A Veteran Welcoming Committee

President Knapp, staff members meet student veterans in fall orientation program.
August 25, 2010

As the university enters its second academic year under the Yellow Ribbon Program, GW leaders and staff met with the student veteran community today for an orientation.

GW has budgeted up to $2.8 million for the program, part of the GI Bill which supports higher education for veterans, over the next academic year, an amount that the Department of Veterans Affairs will match dollar for dollar. As of two weeks ago, 237 student veterans had signed up for the program.

Speaking at the orientation, which drew an audience of about 85, GW President Steven Knapp said there are two main roles the university’s Office of Veteran Services can play: easing the transition for veterans from combat to civilian and academic life and to provide opportunities for non-veteran students to learn from the “richness” and “depth” of veterans’ experience.
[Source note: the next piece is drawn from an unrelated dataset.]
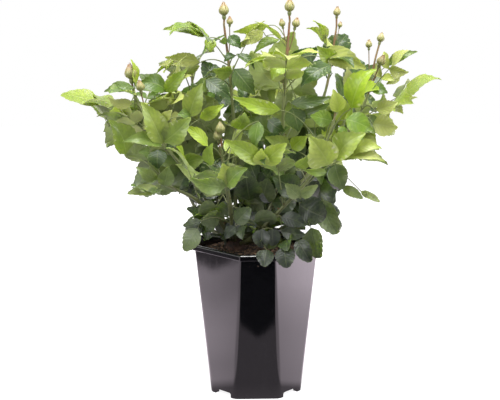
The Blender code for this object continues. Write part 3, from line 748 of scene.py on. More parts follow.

“I’ve been very gratified to see the role veteran students have played in showing fellow students what is the hallmark of service at the university,” said GW President Steven Knapp at the orientation.

Ryan Bos, the new president of GW Student Vets, also spoke at the event in a program that included presentations by GW’s certification, financial aid and student accounts officers and student services professionals.

“My goal for this year is to work with the university to make sure it continues to be one of the most veteran-friendly schools in the country,” said Mr. Bos, a senior majoring in political science, in an interview.

The orientation was designed to advise student veterans on the services that are available to them and to ease their transitions, according to Mr. Bos.

Mary Waring, M.A. ’10, the university’s new veterans services coordinator, also attended the event.

“With the introduction of the new full-time coordinator position for veteran services and benefits, GW continues its commitment to supporting individuals with military experience through access and achievement in higher education,” said Ms. Waring.

An alumna of the Graduate School of Education and Human Development, where she studied student veteran transitional and support models, Ms. Waring has worked at the School of Medicine and Health Sciences for the past three years.

GW’s Office of Veteran Services has been recognized for its outreach to student veterans. GI Jobs magazine called the university a “military-friendly institution” in 2010 and 2009. More than 500 people with military experience have been certified by the Department of Veterans Affairs for educational benefits for the fall semester.